= Ordinary (liturgy) =

Part of the liturgy of some Christian denominations

The ordinary, in Catholic and Lutheran liturgy, refers to the part of the Mass or of the canonical hours that is reasonably constant without regard to the date on which the service is performed. It is contrasted with the proper, which is that part of these liturgies that varies according to the date, either representing an observance within the liturgical year, or of a particular saint or significant event, or to the common which contains those parts common to an entire category of saints such as apostles or martyrs.

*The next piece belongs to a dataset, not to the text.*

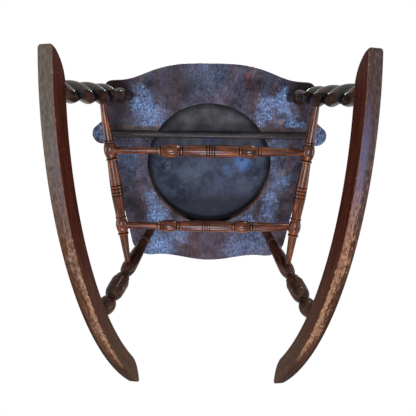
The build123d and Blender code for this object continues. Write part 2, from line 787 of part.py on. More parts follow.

The ordinary of both the Mass and the canonical hours does, however, admit minor variations following the seasons (such as the omission of "Alleluia" in Lent and its multiple additions in Eastertide). These two are the only liturgical celebrations in which a distinction is made between an ordinary and other parts. It is not made in the liturgy of the other sacraments or of blessings and other rites.

In connection with liturgy, the term "ordinary" may also refer to Ordinary Time – those parts of the liturgical year that are neither part of the Easter cycle of celebrations (Lent and Eastertide) nor of the Christmas cycle (Advent and Christmastide), periods until the Second Vatican Council and General Roman Calendar of 1969 were known as "Season after Epiphany" and "Season after Pentecost", respectively.

Also, the term "ordinary liturgy" is used to refer to regular celebrations of Christian liturgy, excluding exceptional celebrations.

==Mass==
The Mass ordinary (Ordinarium Missae), or Ordinary of the Mass, or the ordinarium parts of the Mass, is the generally invariable set of texts of the Mass according to Western Christian liturgical rites such as the Roman Rite and the Lutheran Rite. This contrasts with the proper (proprium) which are items of the Mass that change with the feast or following the Liturgical Year. Ordinary of the Mass may refer to the ordinarium parts of the Mass or to the Order of Mass (which includes the proprium parts).
===I. Kyrie===

Kyrie eleison ("Lord, have mercy") is the first section of the Mass ordinary.

===II. Gloria===

Gloria ("Glory to God in the highest"). The Gloria is reserved for Masses of Sundays, solemnities, and feasts, with the exception of Sundays within the penitential season of Lent (to which, before 1970, were added the Ember Days occurring four times a year, and the pre-Lenten season that began with Septuagesima), and the season of Advent (when it is held back as preparation for Christmas). It is omitted at weekday Masses (called ferias) and memorials, and at requiem and votive Masses, but is generally used also at ritual Masses celebrated on occasions such as the administration of another sacrament, a religious profession or the blessing of a church. On May 22, 2019, Pope Francis altered part of the Gloria in Italy, changing from "Peace on earth to people of goodwill" to "Peace on Earth to people beloved by God." The changes, which were first approved by the General Assembly of the Episcopal Conference of Italy, are part of the third edition of the Roman Missal.

===III. Credo===

Credo ("I believe in one God"), the Nicene Creed, is said on Sundays and at major feasts. The Apostles' Creed may substitute for it during Lent and Easter and at children's Masses, but some countries have received permission to retain the Nicene Creed during the entire liturgical year.

===IV. Sanctus===

Sanctus ("Holy, Holy, Holy"), the second part of which, beginning with the word "Benedictus" ("Blessed is he"), was often sung separately after the Consecration if the setting was long.

===V. Agnus Dei===

Agnus Dei ("Lamb of God").

===VI. Ite, missa est===

The phrase Ite, missa est ("Go, it is the dismissal", referring to the congregation) is the final part of the Ordinarium in the post-Tridentine Mass.

==Canonical hours==
The ordinary of the canonical hours consists chiefly of the psalter, an arrangement of the Psalms distributed over a week or a month. To the psalter are added canticles, hymns, and other prayers.

Traditionally the canonical hours were chanted by the participating clergy. Some texts of the canonical hours have been set to polyphonic music, in particular, the Benedictus, the Magnificat, and the Nunc dimittis.